Верхом милосердия — когда заключенных выводили под конвоем на работы, когда оказывались как бы на воле — было что-то им позволить. Развести костерок — и почифирить. Купить для них в ларьке конфет. Дать перекурить, когда передавали по кругу сигаретку свободными руками, — и не наставлять в упор автомат. И что они тоже люди — это заставляли понимать солдат даже офицеры… Кем и где ты сам окажешься, парень?

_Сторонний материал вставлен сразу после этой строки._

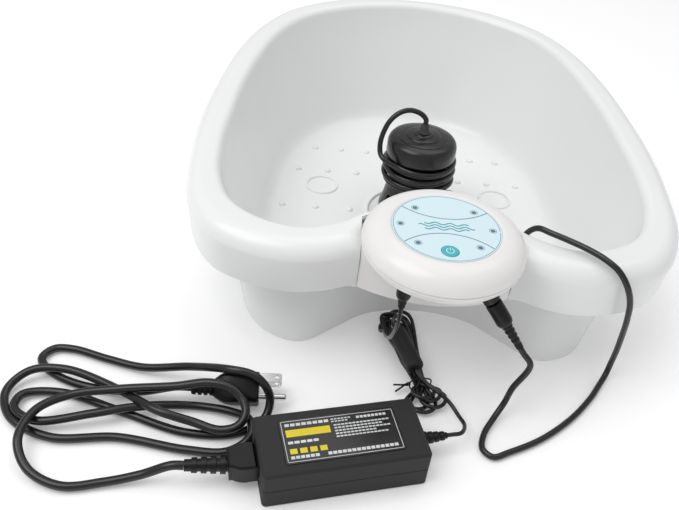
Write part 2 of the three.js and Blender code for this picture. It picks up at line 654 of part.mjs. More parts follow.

Почему я решил опубликовать дневник, и что он значит для меня спустя четырнадцать лет? Когда-то думал, что это мои «Записки из мертвого дома». Но написал всего один рассказ, несколько очерков и опубликовал небольшой отрывок уже в конце девяностых собственно из дневника. Я хотел быть честным. Со временем понимаешь, что точность — это и есть честность. Сама жизнь точна в мельчайших деталях, стало быть, если что-то не обладает ее же точностью, оно безжизненно, фальшиво. Так что я не мог бы написать ничего точнее, сделав его просто сырьем. Другое — это что дневник указывал на реальных людей и реальные события. Я не задумывался, что от моих слов зависит чья-то жизнь, но получалось так — и даже по факту публикации рассказа «Конец века» Московской прокуратурой было открыто уголовное дело, которое закрыли, когда получили расписку, что опубликованное является моим художественным вымыслом.
Я убежден, что литература нужна как правда. Опубликованное я действительно понимал как свидетельство — но о том, что виделось мне общей жизнью, народной, и о времени. Правда фактов за сроком давности лишается своего смысла. Но если лишь человек может быть источником правды, то, передав его состояние в конкретных обстоятельствах, мы и узнаем настоящую, подлинную правду.
Для этого — и только для этого — писатель обязан быть реалистом. Но можно сколько угодно болтать о реальностях и каких-то реализмах — ничего не увидев и не пережив. То есть я хочу сказать, что реальность дает себя почувствовать и понять не во всех обстоятельствах. Есть лишь точки соприкосновения с ней, и все эти точки — болевые.
Я не считаю свою биографию богатой яркими событиями. Впервые так открыто пишу о самом себе. Кое-как окончил среднюю школу, кое-как отслужил в армии — в общем, не служил, а валялся по госпиталям. Поступил со второй попытки в институт. Литературный. В этом сочетании букв представлялся тогда красивый корабль под парусами. Это было самое счастливое время. В институте я встретил и свою жену Лилю. Я отучился на заочном в семинаре прозы Николая Семеновича Евдокимова. Он — один из моих учителей, а в литературе — единственный. Молодые несут в себе естественное бескультурье, пока не наследуют то, что передается стариками: знание, понимание, опыт. Евдокимов был для всех нас таким стариком — но из ребят, с которыми я учился, не все живы. И в школе, с кем учился: каждый год звонили и говорили, что кто-то умер. У меня было четверо близких друзей — двоих уже тоже нет в живых. В девяностых я только хоронил. Поэтому время для меня в какой-то момент все-таки остановилось — а то, которое продолжалось, стало пустым, чужим.
Моей дипломной институтской работой и литературным дебютом стала повесть «Казенная сказка», опубликованная в 1994 году в «Новом мире». Но, получив гонорар, я вышел из редакции, потрясенно не понимая, как могу дальше жить: оказалось, я не умею делать хоть что-то, чем можно заработать на жизнь… Однажды возвращался домой и увидел, как во сне: на тротуаре валяется труп бездомного — а люди его обходят. Когда-то мы читали о нищих только в книжках, — но таких картин нельзя было вычитать даже в достоевских кошмарах. Мой город, моя улица, — и этот сон.
Но проснуться было уже невозможно — это сменилась эпоха.
И надо было жить — то есть выживать.
Больница — куда идут с болью, то есть за избавлением от нее, конечно. Ждут сострадания. Но порой казалось, что люди обречены страдать. Такое наказание. За все. Боль — и больше ничего. А это был больничный режим. И всегда же он и был, наверное, такой: строгий.